The Minimum String Length After Removing Substrings problem gives you a string containing only uppercase letters. You repeatedly remove occurrences of the substrings "AB" and "CD" until neither appears in the string. Find the minimum length of the resulting string. This Minimum String Length After Removing Substrings interview question is a clean application of stack-based string processing.

Why is this asked in interviews?

J.P. Morgan, Microsoft, Amazon, Google, and IBM ask this as a warm-up to assess stack intuition. It's structurally similar to bracket matching problems — a pattern that appears constantly in real-world parsers, compilers, and editors. The string, simulation, and stack interview pattern is directly tested, and candidates who reach for a stack immediately signal familiarity with string manipulation patterns.

Algorithmic pattern used

Use a stack. Traverse the string character by character. For each character, check if the top of the stack and the current character form "AB" or "CD". If they do, pop the top (removing the pair). Otherwise, push the current character. After processing the entire string, the stack's remaining characters form the minimum-length string. Its size is the answer.

Example explanation

String: "ABFCDC".

  • Push 'A'.
  • Push 'B' → top is 'A', pair "AB" → pop. Stack: [].
  • Push 'F'. Stack: ['F'].
  • Push 'C'. Stack: ['F','C'].
  • Push 'D' → top is 'C', pair "CD" → pop. Stack: ['F'].
  • Push 'C'. Stack: ['F','C']. Final length = 2.

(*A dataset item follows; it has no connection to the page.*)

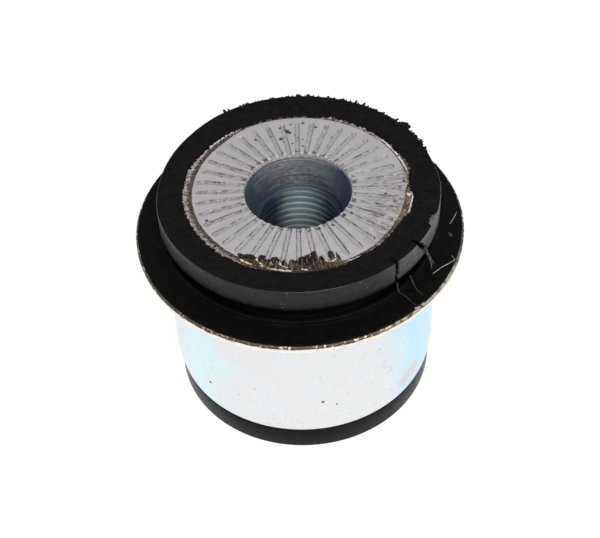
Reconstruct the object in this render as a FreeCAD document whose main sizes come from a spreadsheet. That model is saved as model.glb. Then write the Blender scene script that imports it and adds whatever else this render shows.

Common mistakes candidates make

  • Repeatedly scanning the string from scratch for "AB" or "CD" — O(n²) and unnecessary.
  • Not recognizing the stack pattern (instead using string replace in loops).
  • Forgetting that removing pairs can expose new pairs to remove (cascading effect handled naturally by the stack).
  • Pushing the current character after an invalid check without popping.

Interview preparation tip

Any time a problem involves "remove adjacent pairs until none remain," reach for a stack. The cascading removal is automatically handled because the stack always exposes the most recently pushed character to pair with the next incoming character. This exact pattern handles bracket matching, duplicate removal, and substring elimination uniformly. Practicing 5-10 stack-based string problems will make this pattern instinctive.